* **Work to be completed**
What is the count of lines that hold the word "Identity"? Give only the number.
- - -
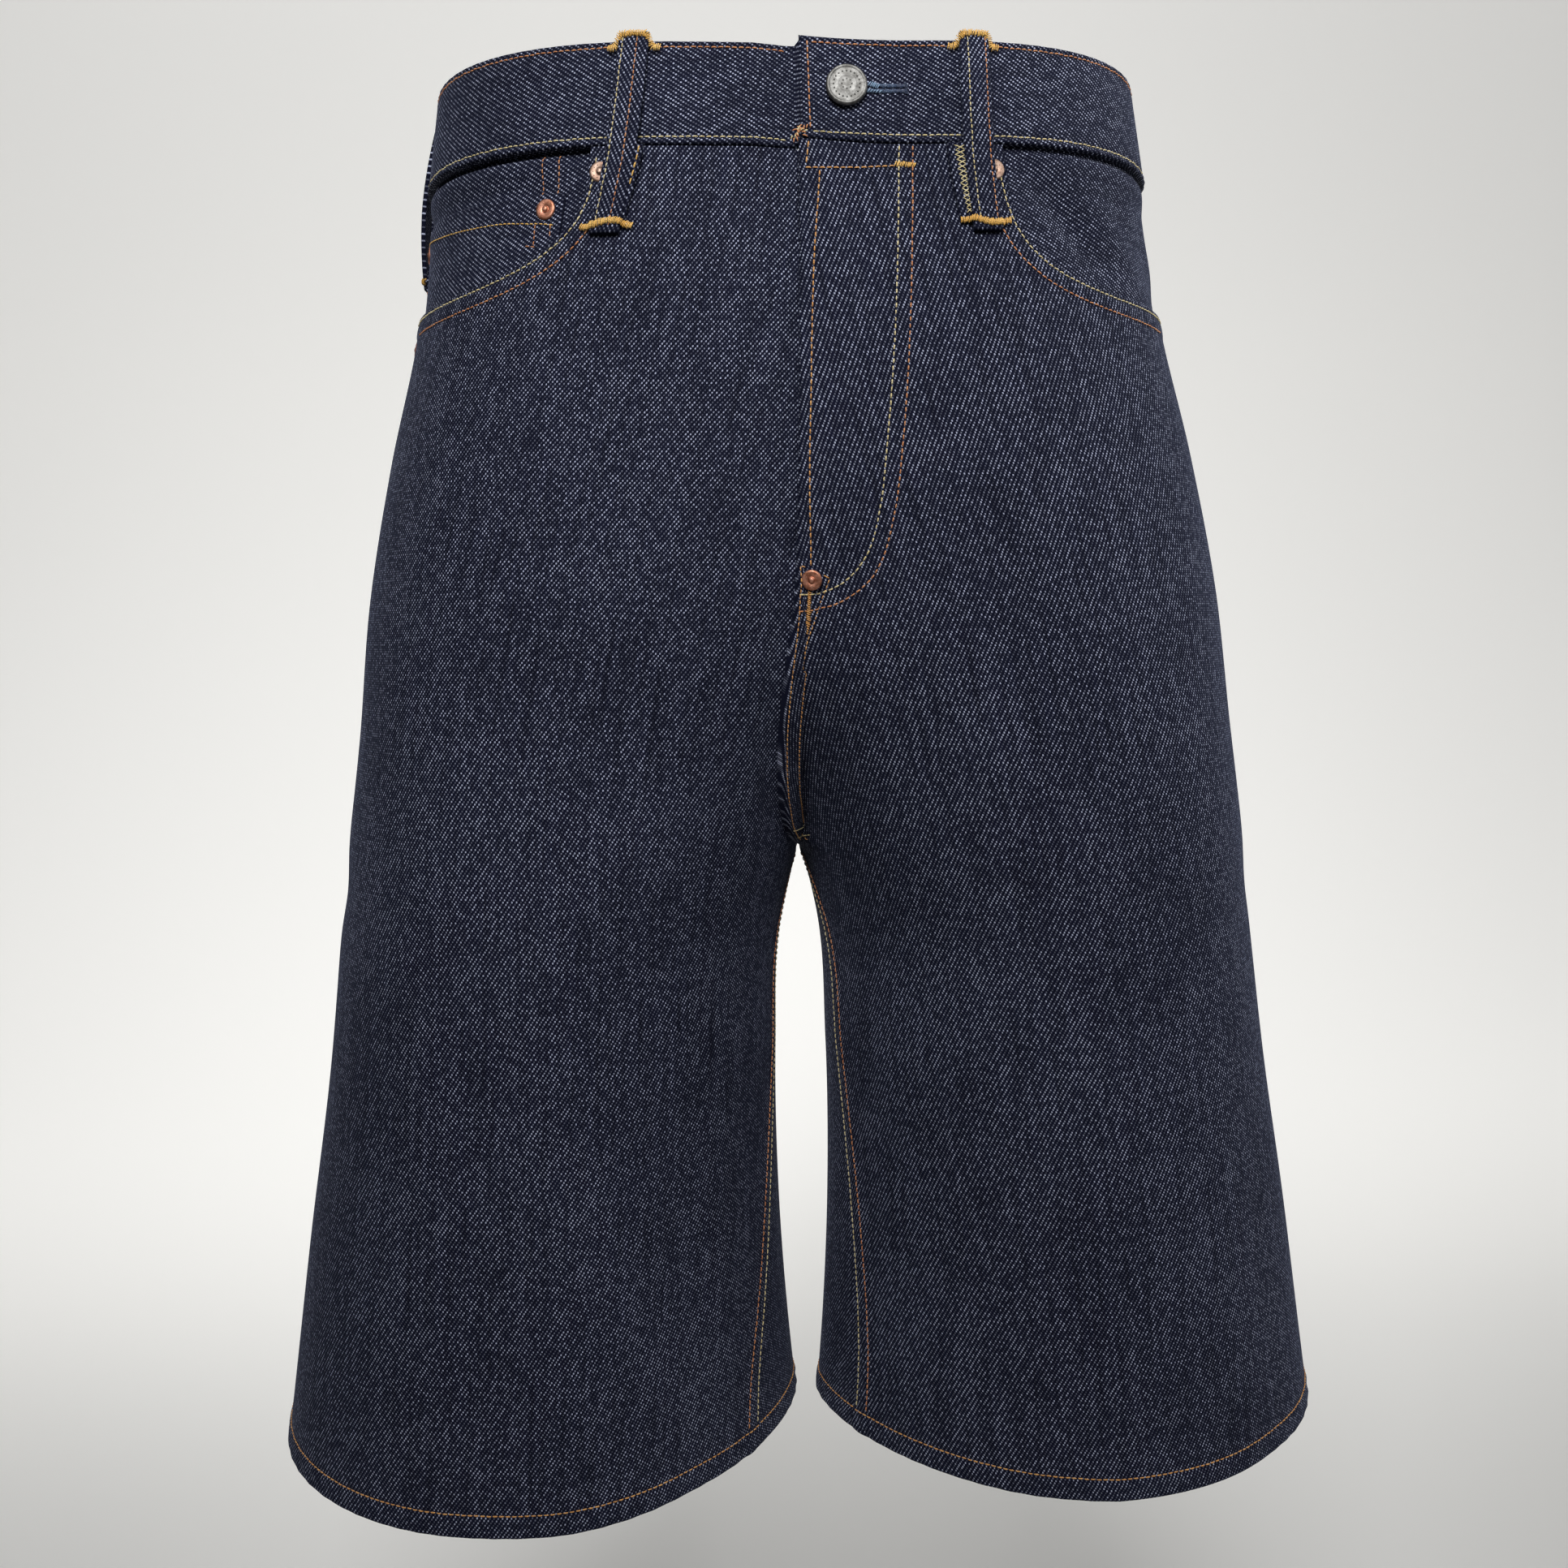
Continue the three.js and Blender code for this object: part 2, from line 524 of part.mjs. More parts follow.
// A solid for cutting and joining.
function solidOf(geometry) {
  const vertProperties = new Float32Array(geometry.getAttribute("position").array);
  const triVerts = new Uint32Array(geometry.index.array);
  return new wasm.Manifold(new wasm.Mesh({ numProp: 3, vertProperties, triVerts }));
}

function geometryOf(solid) {
  const mesh = solid.getMesh();
  const geometry = new THREE.BufferGeometry();
  geometry.setAttribute("position", new THREE.Float32BufferAttribute(Float32Array.from(mesh.vertProperties), 3));
  geometry.setIndex(Array.from(mesh.triVerts));
  return geometry;
}

// Keyhole through the flap only: a round eye at the button's shank and a slot away from the flap's end.
function cutButtonhole(band) {
  const { eye, slot, end, steps } = BUTTONHOLE;
  const outline = [];
  const spread = Math.asin(slot / 2 / eye);
  for (let k = 0; k <= steps; k += 1) {
    const angle = mix(spread, 2 * Math.PI - spread, k / steps);
    outline.push([BUTTON.x + eye * Math.cos(angle), BUTTON.level + eye * Math.sin(angle)]);
  }
  outline.push([end, BUTTON.level - slot / 2], [end, BUTTON.level + slot / 2]);
  const ring = (out) => outline.map(([x, level]) => clothPoint(1, level, placeAt(level, x), out));
  const cutter = prism(ring(BAND_PROUD + 1), ring(BAND_PROUD - BAND_CLOTH - GAP / 2));
  return geometryOf(solidOf(band).subtract(solidOf(cutter)));
}

// A closed prism between two loops of points, fanned from a corner that sees the whole loop.
function prism(front, back) {
  const count = front.length;
  const shape = front.map((point) => new THREE.Vector2(point.x, point.z));
  const faces = THREE.ShapeUtils.triangulateShape(shape, []);
  const positions = [...front, ...back].flatMap((point) => [point.x, point.y, point.z]);
  const index = [];
  for (const [a, b, c] of faces) index.push(a, b, c, count + a, count + c, count + b);
  for (let k = 0; k < count; k += 1) {
    const next = (k + 1) % count;
    index.push(k, count + k, count + next, k, count + next, next);
  }
  const geometry = new THREE.BufferGeometry();
  geometry.setAttribute("position", new THREE.Float32BufferAttribute(positions, 3));
  geometry.setIndex(index);
  return facingOut(geometry);
}

// Layers under the front panels, each a gap below the one above.
const UNDER_PANEL = -(CLOTH + GAP + 0.05);
const UNDER_COIN = UNDER_PANEL - POCKET_CLOTH - GAP;
const UNDER_FLY = -(2 * CLOTH + 3 * GAP);

// Fly facing behind the left front: straight at the top, curving in to the fly's foot.
function flyFacing() {
  const rows = 11;
  const top = PANEL_TOP - FLAP_RISE;
  return clothWall(1, rows + 1, 5, (i, j) => {
    const level = mix(top, FLY_FOOT + 4, i / rows);
    const intoCurve = clamp((FLY_FOOT + FLY_CURVE - level) / FLY_CURVE, 0, 1);
    const width = mix(4, FLY_WIDTH, Math.sqrt(1 - intoCurve ** 2));
    return { level, place: placeAt(level, mix(1, width, j / 4)), out: UNDER_PANEL - GAP / 2, cloth: POCKET_CLOTH };
  });
}

// Fly shield carried by the right front and reaching under the fly facing.
function flyShield() {
  const rows = 9;
  const columns = [-SHIELD_UNDER, -SHIELD_UNDER / 2, 0, SHIELD_REACH / 3, (2 * SHIELD_REACH) / 3, SHIELD_REACH];
  const layer = (level, out) =>
    columns.map((x) => clothPoint(x < 0 ? -1 : 1, level, placeAt(level, Math.abs(x)), out));
  const top = PANEL_TOP - FLAP_RISE - GAP;
  const levels = Array.from({ length: rows + 1 }, (_, i) => mix(top, FLY_FOOT + 8, i / rows));
  return wall(
    levels.map((level) => layer(level, UNDER_FLY)),
    levels.map((level) => layer(level, UNDER_FLY - POCKET_CLOTH)),
  );
}

// A layer laid on a panel's columns, with rows from a top line down to a foot line.
function laidWall(cut, side, columns, rows, topLevel, footLevel, out, cloth) {
  const layer = (depth) =>
    Array.from({ length: rows + 1 }, (_, i) =>
      columns.map((column) => {
        const level = mix(topLevel(column), footLevel(column), i / rows);
        return layOn(cut, side, column, level, depth);
      }),
    );
  return wall(layer(out), layer(out - cloth));
}

const columnsFrom = (first, last) => {
  const whole = [];
  for (let column = Math.floor(first) + 1; column < last; column += 1) whole.push(column);
  return [first, ...whole, last];
};

// Pocket facing: it shows in the mouth and runs on behind the front panel.
function pocketFacing(side, out) {
  const columns = columnsFrom(FRONT_FACING_COLUMN, FRONT_CUT.shares.length - 1);
  const foot = (column) => {
    const place = placeIn(FRONT_CUT, Math.min(column + 1, FRONT_CUT.shares.length - 1), BAND_SEAM);
    return Math.min(mouthLevel(place), BAND_SEAM - FACING_HIDDEN) - FACING_HIDDEN;
  };
  return laidWall(FRONT_CUT, side, columns, 6, () => PANEL_TOP, foot, out, POCKET_CLOTH);
}

// Coin pocket: a patch on the right facing, its foot and its outer edge behind the front panel.
function coinPocket() {
  const columns = columnsFrom(columnAt(FRONT_CUT, COIN_TOP, COIN_INNER_PLACE), FRONT_CUT.shares.length - 1);
  const foot = (column) => mouthLevel(placeIn(FRONT_CUT, Math.round(column), COIN_TOP)) - COIN_HIDDEN;
  return laidWall(FRONT_CUT, -1, columns, 4, () => COIN_TOP, foot, UNDER_PANEL, POCKET_CLOTH);
}

// Back patch pocket with five sides, lying on the back panel, its top hem a little proud.
// Its rows follow the panel's own rows between the hem and the foot.
function patchPocket(side) {
  const { top, slope, height, point, outer, inner, taper, hem, hemRise } = PATCH;
  const columns = columnsFrom(outer, inner);
  const lowest = GAP + 0.1;
  const rowsDown = (column) => {
    const share = (column - outer) / (inner - outer);
    const first = top - slope * share;
    const foot = first - height + point * Math.abs(2 * share - 1);
    const own = columnLevels(BACK_CUT, Math.round(column)).slice(HOLD_ROW - 1, HOLD_ROW + 4);
    return [first, first - hem, first - hem - 1, ...own, foot];
  };
  const layer = (depth, rise) => {
    const lines = columns.map((column, j) => {
      const levels = rowsDown(column);
      const drawnIn = j === 0 ? taper : j === columns.length - 1 ? -taper : 0;
      return levels.map((level, i) => {
        const down = (levels[0] - level) / (levels[0] - levels.at(-1));
        return layOn(BACK_CUT, side, column + drawnIn * down, level, depth + (i < 2 ? rise : 0));
      });
    });
    return lines[0].map((_, i) => lines.map((line) => line[i]));
  };
  return wall(layer(lowest + POCKET_CLOTH, hemRise), layer(lowest, 0));
}

// Belt loop: a strip tacked at the band's top edge and below its seam, standing off in between.
// pointAt(share, level, x, out) is the point x millimetres beside its middle line, a share of the way down.
const LOOP_ROWS = 9;
const LOOP_SETTLE = 6;
const LOOP_COLUMNS = [-LOOP_WIDTH / 2, 0, LOOP_WIDTH / 2];
function loopWall(bow, footRise, pointAt) {
  const layer = (thick) =>
    Array.from({ length: LOOP_ROWS + 1 }, (_, i) => {
      const share = i / LOOP_ROWS;
      const level = mix(BAND_TOP + LOOP_OVER, LOOP_FOOT, share);
      const onBand = Math.min(level, BAND_TOP);
      const seat = mix(BAND_PROUD, footRise, ease(clamp((BAND_SEAM - level) / LOOP_SETTLE, 0, 1))) + GAP + 0.1;
      const out = seat + bow * Math.sin(Math.PI * share) ** 0.8 + thick;
      return LOOP_COLUMNS.map((x) => pointAt(share, onBand, x, out).add(new THREE.Vector3(0, 0, level - onBand)));
    });
  return wall(layer(LOOP_CLOTH), layer(0));
}

function beltLoop({ side, top, foot, bow }) {
  return loopWall(bow, top > OUTSEAM ? FELL_RISE : 0, (share, level, x, out) => {
    const middle = mix(top, foot, share);
    const step = 0.01;
    const width = smoothPoint(side, level, middle + step).distanceTo(smoothPoint(side, level, middle - step));
    return clothPoint(side, level, middle + (x * 2 * step) / width, out);
  });
}

// The centre back loop stands across both sides of the seam.
const backLoop = () =>
  loopWall(BACK_LOOP_BOW, FELL_RISE, (share, level, x, out) =>
    clothPoint(x < 0 ? -1 : 1, level, 4 - placeAt(level, Math.abs(x)), out),
  );

// A turned piece on the cloth: its profile runs from the axis at the foot to the axis at the face, radius and height.
function turned(name, profile, steps, { side, level, place, out }, finish) {
  const points = profile.map(([radius, height]) => new THREE.Vector2(radius, height));
  const mesh = add(name, new THREE.LatheGeometry(points, steps), finish);
  mesh.position.copy(clothPoint(side, level, place, out));
  mesh.quaternion.setFromUnitVectors(new THREE.Vector3(0, 1, 0), outward(side, level, place));
  return mesh;
}

function button() {
  const { across, thick, stand, shank, level, x } = BUTTON;
  const radius = across / 2;
  const profile = [
    [0, -BAND_CLOTH],
    [shank, -BAND_CLOTH],
    [shank, stand],
    [radius - 1.4, stand],
    [radius, stand + 1],
    [radius, stand + 1.9],
    [radius - 0.6, stand + thick - 0.4],
    [radius - 1.5, stand + thick - 0.3],
    [radius - 1.9, stand + thick - 0.6],
    [0.35 * radius, stand + thick],
    [0, stand + thick + 0.1],
  ];
  const seat = { side: 1, level, place: placeAt(level, x), out: BAND_PROUD };
  turned("waist_button", profile, 20, seat, SILVER);
}

function rivet({ name, side, level, place, x, lift }) {
  const { thick, nub, nubHigh } = RIVET;
  const radius = RIVET.across / 2;
  const profile = [
    [0, 0],
    [radius, 0],
    [radius, thick * 0.5],
    [radius - 0.5, thick],
    [nub + 0.6, thick * 0.75],
    [nub * 0.85, thick + nubHigh * 0.8],
    [0, thick + nubHigh],
  ];
  const seat = { side, level, place: place ?? placeAt(level, x), out: lift + GAP };
  turned(name, profile, 12, seat, COPPER);
}

for (const [side, hand] of [[1, "left"], [-1, "right"]]) {
  add(`front_panel_${hand}`, frontPanel(side), DENIM);
  add(`back_panel_${hand}`, backPanel(side), DENIM);
  add(`yoke_${hand}`, yoke(side), DENIM);
  add(`back_pocket_${hand}`, patchPocket(side), DENIM);
}
add("pocket_facing_left", pocketFacing(1, UNDER_PANEL), DENIM);
add("pocket_facing_right", pocketFacing(-1, UNDER_COIN), DENIM);
add("coin_pocket", coinPocket(), DENIM);
add("fly_facing", flyFacing(), DENIM);
add("fly_shield", flyShield(), DENIM);
add("waistband", waistband(), DENIM);
for (const loop of LOOPS) add(loop.name, beltLoop(loop), DENIM);
add("belt_loop_centre_back", backLoop(), DENIM);
button();
for (const row of RIVETS) rivet(row);

export default shorts;
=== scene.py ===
"""Raw denim shorts in their worn, hollow form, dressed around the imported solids.

Sizes in this file are millimetres and degrees unless a name says otherwise; meshes are made in metres.
The cloth is one smooth worn form, given by a level (height on the cloth) and a place round one leg:
0 innermost, 1 foremost, 2 outermost, 3 rearmost and 4 innermost again. Side 1 is the wearer's left.
Above the crotch a place past the centre seam runs on over the other half of the hips.
"""
import logging
from dataclasses import dataclass, field
from enum import Enum
from functools import cached_property
from typing import Callable, Sequence, Union

import bpy
import numpy as np
from mathutils import Matrix


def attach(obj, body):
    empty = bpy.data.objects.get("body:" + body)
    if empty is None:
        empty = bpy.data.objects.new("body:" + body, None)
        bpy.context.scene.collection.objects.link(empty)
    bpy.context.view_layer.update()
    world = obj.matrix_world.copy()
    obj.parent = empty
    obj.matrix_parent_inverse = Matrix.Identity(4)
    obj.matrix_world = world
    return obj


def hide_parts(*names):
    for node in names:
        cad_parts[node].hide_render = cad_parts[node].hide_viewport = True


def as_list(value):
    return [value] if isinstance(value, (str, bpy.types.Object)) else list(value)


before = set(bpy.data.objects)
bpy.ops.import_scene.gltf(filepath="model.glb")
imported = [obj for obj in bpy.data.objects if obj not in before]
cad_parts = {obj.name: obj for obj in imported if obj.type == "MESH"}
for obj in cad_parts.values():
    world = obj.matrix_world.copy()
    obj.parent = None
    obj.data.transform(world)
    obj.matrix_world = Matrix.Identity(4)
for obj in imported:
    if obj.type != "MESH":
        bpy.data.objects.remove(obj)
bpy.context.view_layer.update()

LOG = logging.getLogger("shorts")
METRE = 0.001
TURN = 4.0
Array = np.ndarray
Face = Callable[..., Array]


def clamp(value: Array, low: float = 0.0, high: float = 1.0) -> Array:
    """Value held between two limits."""
    return np.clip(value, low, high)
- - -
* **Solution to this task**
2